The chief economist at AMP Capital, Shane Oliver, says Keen’s work on highlighting the inefficiencies of markets and opposing deregulation has been valuable.
“He always said that markets are not inherently efficient in that they do not always price assets correctly and that is now largely accepted as true.
“He has also been right to point out the ballooning private debt issues in many countries and his forecasts about what this would do for house prices were right in places such as the UK and US. Just because Australia’s house prices haven’t crashed doesn’t mean we don’t have too much debt. We do. So he has played an important role in bringing these issues into the spotlight.
“When you come out with views as extreme as his, and even sell your flat to avoid a price slump, you will get negative publicity when your predictions don’t come true.”
Saul Eslake of Merrill Lynch Bank of America disagrees with many of Keen’s views but says Keen works hard to back up claims. “Keen’s reading of data leads him to conclusions that I would not necessarily reach but he doesn’t make forecasts without basis. He looks for evidence to support his views. The fact he has been at an extreme end of views about house prices does not make him a bad economist.
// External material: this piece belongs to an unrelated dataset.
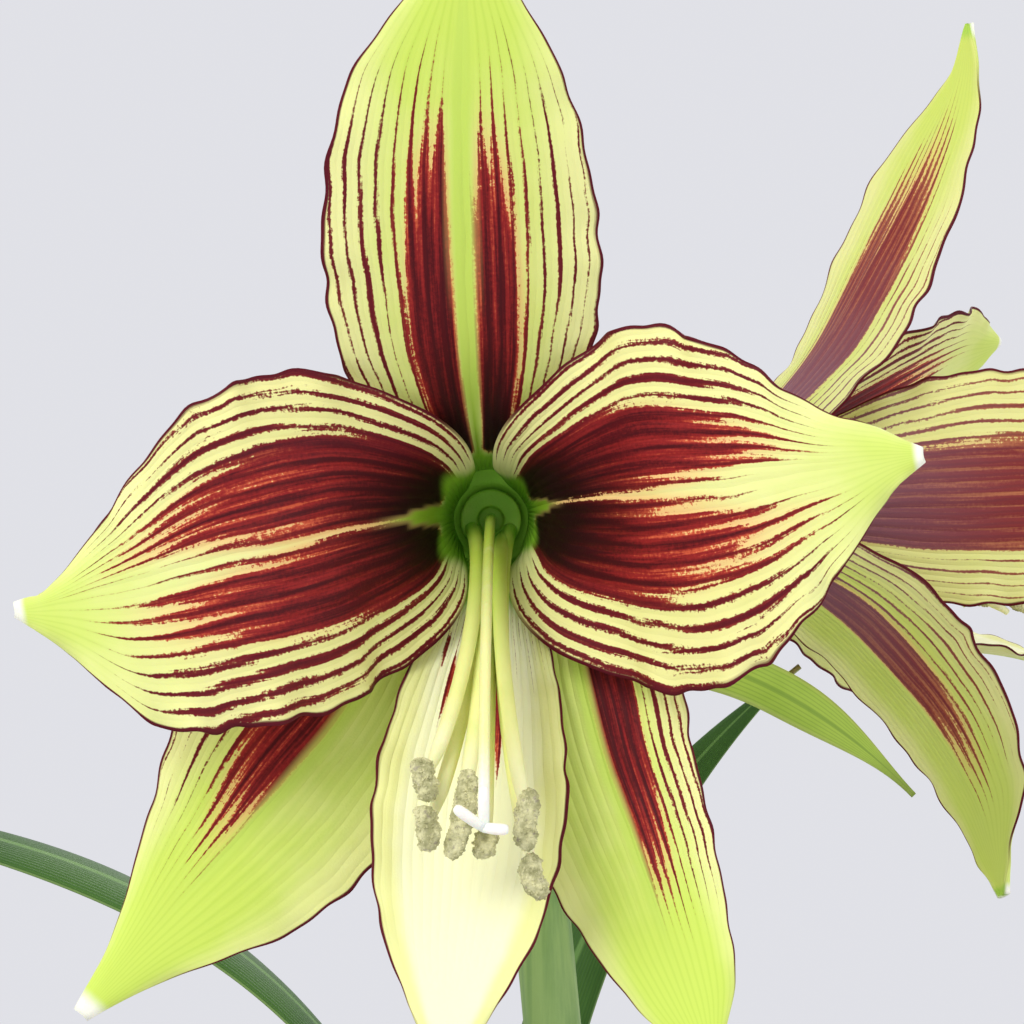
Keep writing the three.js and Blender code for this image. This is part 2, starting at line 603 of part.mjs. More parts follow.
// Tepal: its middle surface in the flower's frame, s from throat to tip and t across
function tepalMiddle(tepal) {
  const midrib = (s) => {
    const [foot, bend, tip] = tepal.angle.map(THREE.MathUtils.degToRad);
    const angle = foot + (bend - foot) * ease(0.1, 0.6, s) + (tip - bend) * ease(0.4, 1, s);
    const reach = along(tepal.reach, s);
    const point = new THREE.Vector3(reach * Math.cos(angle), reach * Math.sin(angle), along(tepal.rise, s));
    return { point, angle, reach };
  };
  return (s, t) => {
    const small = 0.001;
    const { point, angle, reach } = midrib(s);
    const tangent = midrib(s + small).point.sub(midrib(s - small).point);
    tangent.normalize();
    const side = new THREE.Vector3(-Math.sin(angle), Math.cos(angle), 0);
    side.addScaledVector(tangent, -side.dot(tangent)).normalize();
    const inner = new THREE.Vector3().crossVectors(tangent, side);
    const twist = THREE.MathUtils.degToRad(tepal.twist) * ease(0.2, 1, s);
    const e = side.clone().multiplyScalar(Math.cos(twist)).addScaledVector(inner, Math.sin(twist));
    const n = inner.clone().multiplyScalar(Math.cos(twist)).addScaledVector(side, -Math.sin(twist));
    const half = along(t >= 0 ? tepal.left : tepal.right, s) * Math.abs(t);
    const bend = mix(1 / reach, tepal.cup, ease(0.12, 0.45, s)) + 1e-5;
    const edge = Math.sign(t);
    const longWave = Math.sin(2 * Math.PI * (RUFFLE.longWaves * s + 0.37 * edge));
    const shortWave = Math.sin(2 * Math.PI * RUFFLE.shortWaves * s + 12 * edge);
    const waves = longWave + 0.5 * shortWave;
    const ruffle = tepal.ruffle * ease(0.25, 0.5, s) * (1 - ease(0.9, 1, s)) * Math.abs(t) ** 5;
    const lift = (1 - Math.cos(bend * half)) / bend + ruffle * waves
      - tepal.roll * ease(0.2, 0.6, s) * Math.abs(t) ** 3;
    point.addScaledVector(e, (edge * Math.sin(bend * half)) / bend);
    return point.addScaledVector(n, lift);
  };
}

function tepalGeometry(tepal) {
  const thickness = (s, t) => {
    const blade = mix(TEPAL.thickness, TEPAL.rimThickness, t * t);
    return mix(blade, TEPAL.tipThickness, ease(0.9, 1, s));
  };
  return sheet(steps(TEPAL.steps), ACROSS, tepalMiddle(tepal), thickness);
}

// Filaments: six rods from a ring at the bottom of the throat, three files of two close together
function filamentsGeometry(anthers, fan) {
  const { ringInner, ringOuter, ringFrom, ringTo } = FILAMENT;
  const ring = turned([
    [ringInner, ringFrom],
    [ringOuter, ringFrom],
    [ringOuter, ringTo],
    [ringInner, ringTo],
    [ringInner, ringFrom],
  ], 12);
  let body = solid(ring);
  const rootCircle = (ringInner + ringOuter) / 2;
  anthers.forEach((anther, i) => {
    const share = i / (anthers.length - 1);
    const turn = THREE.MathUtils.degToRad(mix(FILAMENT.firstTurn, FILAMENT.lastTurn, share));
    const back = antherAxes(anther)[2];
    const end = vector(anther.at).addScaledVector(back, ANTHER.halfDepth + GAP + FILAMENT.radius);
    const file = FILAMENT.fileStep * (Math.floor((i * FILAMENT.files) / anthers.length) - 1);
    const layer = FILAMENT.layerStep * (i % 2 === 0 ? 1 : -1);
    const curve = bezier([
      [rootCircle * Math.cos(turn), rootCircle * Math.sin(turn), ringFrom + 0.5],
      [file, 0.1 * end.y + layer, 0.16 * end.z + 0.75 * layer],
      [file + fan * end.x, 0.56 * end.y + layer, 0.74 * end.z + 0.75 * layer],
      end.toArray(),
    ]);
    body = body.add(solid(rod(curve, () => FILAMENT.radius, FILAMENT.sides, FILAMENT.steps)));
  });
  return geometryOf(body);
}

// The anther's directions across, along and towards its filament
function antherAxes(anther) {
  const lengthwise = vector(anther.along).normalize();
  const across = new THREE.Vector3(1, 0, 0).addScaledVector(lengthwise, -lengthwise.x).normalize();
  return [across, lengthwise, new THREE.Vector3().crossVectors(across, lengthwise)];
}

// Anther: a plump bar of pollen held at its middle
function antherGeometry(anther) {
  const geometry = new THREE.SphereGeometry(1, 8, 5);
  geometry.deleteAttribute('normal');
  geometry.deleteAttribute('uv');
  const closed = withoutSlivers(mergeVertices(geometry, 1e-4));
  closed.scale(ANTHER.halfWidth, anther.half, ANTHER.halfDepth);
  closed.applyMatrix4(new THREE.Matrix4().makeBasis(...antherAxes(anther)));
  closed.translate(...anther.at);
  return facingOut(closed);
}

// Pistil: the style and its three stigma lobes
function pistilGeometry(flower) {
  const style = bezier(flower.pistil);
  let body = solid(rod(style, () => STYLE.radius, STYLE.sides, STYLE.steps));
  const end = vector(flower.pistil[3]);
  for (const lobe of flower.lobes) {
    const tip = end.clone().add(vector(lobe));
    const bowed = end.clone().addScaledVector(vector(lobe), 0.5).add(new THREE.Vector3(0, 0, 0.8));
    const start = end.clone().add(new THREE.Vector3(0, 0, -0.6));
    const curve = new THREE.QuadraticBezierCurve3(start, bowed, tip);
    body = body.add(solid(rod(curve, (k) => STYLE.lobeRadius * (1 - 0.2 * k), STYLE.sides, 3)));
  }
  return geometryOf(body);
}

// Stalk: pedicel, ovary and the cup in which the tepals stand
function stalkGeometry(flower, place) {
  const cup = turned([
    [0, -28.5], [4.4, -27.6], [5.6, -24.6], [10.6, -24.6], [9, -28], [5.6, -31.5], [4.3, -33.5],
    [4.9, -36.5], [4.6, -40], [2.8, -42.5], [0, -42.8],
  ], 16);
  cup.applyMatrix4(place);
  const pedicel = rod(bezier(flower.stalk), (k) => 2.5 + 0.4 * k ** 4, 8, 7);
  return geometryOf(solid(cup).add(solid(pedicel)));
}

function makeFlower(flower) {
  const turn = THREE.MathUtils.degToRad(flower.facing);
  const ahead = new THREE.Vector3(Math.sin(turn), -Math.cos(turn), 0);
  const up = new THREE.Vector3(0, 0, 1);
  const right = new THREE.Vector3().crossVectors(up, ahead);
  const place = new THREE.Matrix4().makeBasis(right, up, ahead).setPosition(...flower.throat);
  const { name } = flower;
  addMesh(`${name}_stalk`, stalkGeometry(flower, place), 'stalk');
  const inner = ['left', 'right', 'bottom'];
  for (const [part, tepal] of Object.entries(flower.tepals)) {
    const whorl = inner.includes(part) ? 'petal' : 'sepal';
    addMesh(`${name}_${whorl}_${part}`, tepalGeometry(tepal).applyMatrix4(place), whorl);
  }
  const filaments = filamentsGeometry(flower.anthers, flower.fan);
  addMesh(`${name}_filaments`, filaments.applyMatrix4(place), 'filament');
  flower.anthers.forEach((anther, i) => {
    addMesh(`${name}_anther_${i + 1}`, antherGeometry(anther).applyMatrix4(place), 'pollen');
  });
  addMesh(`${name}_pistil`, pistilGeometry(flower).applyMatrix4(place), 'stigma');
}

makePot();
makeSoil();
makeBulb();
addMesh('scape', scapeGeometry(), 'scape');
LEAVES.forEach((leaf, i) => addMesh(`leaf_${i + 1}`, leafGeometry(leaf), 'leaf'));
VALVES.forEach((valve, i) => makeValve(`spathe_valve_${i + 1}`, valve));
FLOWERS.forEach(makeFlower);

export default group;
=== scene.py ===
# Potted papilio amaryllis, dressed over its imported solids.
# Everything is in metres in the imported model's own frame, with +Z up and the pot's underside at zero.

import math

import bpy
import numpy as np
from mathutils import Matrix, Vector


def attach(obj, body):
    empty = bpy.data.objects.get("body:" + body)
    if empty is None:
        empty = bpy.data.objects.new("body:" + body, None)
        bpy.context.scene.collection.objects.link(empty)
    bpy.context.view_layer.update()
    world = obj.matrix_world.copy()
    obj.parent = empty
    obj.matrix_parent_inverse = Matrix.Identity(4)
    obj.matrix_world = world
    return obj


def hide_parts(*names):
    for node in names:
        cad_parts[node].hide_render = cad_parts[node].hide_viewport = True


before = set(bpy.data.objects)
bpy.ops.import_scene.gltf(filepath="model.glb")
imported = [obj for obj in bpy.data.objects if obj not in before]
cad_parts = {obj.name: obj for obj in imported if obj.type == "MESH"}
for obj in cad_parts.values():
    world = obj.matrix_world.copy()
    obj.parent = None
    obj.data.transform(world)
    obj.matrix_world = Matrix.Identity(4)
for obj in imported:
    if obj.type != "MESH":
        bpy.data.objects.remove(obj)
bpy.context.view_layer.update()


# Camera
# It stands level in front of the first flower, close enough that the tepals' tips reach the frame's
# edges, and the pot lies below the picture.

MM = 0.001
VIEWPOINT = Vector((-12, -478, 432))
PICTURE_WIDTH, FOCAL_LENGTH = 1024, 2580  # in the picture's pixels
SENSOR_WIDTH = 36

lens_data = bpy.data.cameras.new("camera")
lens_data.sensor_width = SENSOR_WIDTH
lens_data.lens = SENSOR_WIDTH * FOCAL_LENGTH / PICTURE_WIDTH
lens_data.clip_start = 0.01
lens_data.clip_end = 50
camera = bpy.data.objects.new("camera", lens_data)
camera.location = VIEWPOINT * MM
camera.rotation_euler = (math.radians(90), 0, 0)
bpy.context.collection.objects.link(camera)
bpy.context.scene.camera = camera


# Light and floor
# A pale room without corners: an even lavender-grey sky, one wide window light from the upper left
# and a weaker one from the right, over a plain pale disc.

bpy.context.scene.view_settings.view_transform = "Standard"
bpy.context.scene.view_settings.look = "None"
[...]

We all make bad calls from time to time.”
KEEN’S CALLS
| Nick Gardner
WHAT HE’S GOT RIGHT
The global financial crisis. Keen warned of a global recession back in 2005, which he said would occur when the rate of credit growth slowed. He was awarded the Revere Award for Economics in the US for this prediction.
WHAT HE’S GOT WRONG
Unemployment hitting 10 per cent in Australia as a result of the GFC.
WAIT AND SEE?
House prices falling 40 per cent by 2023. Despite reports that Keen said prices would crash – and an ill-advised bet on prices falling in a shorter time scale – his initial predictions were always for Australian property prices to fall by 40 per cent over the next 10 to 15 years. Time will tell.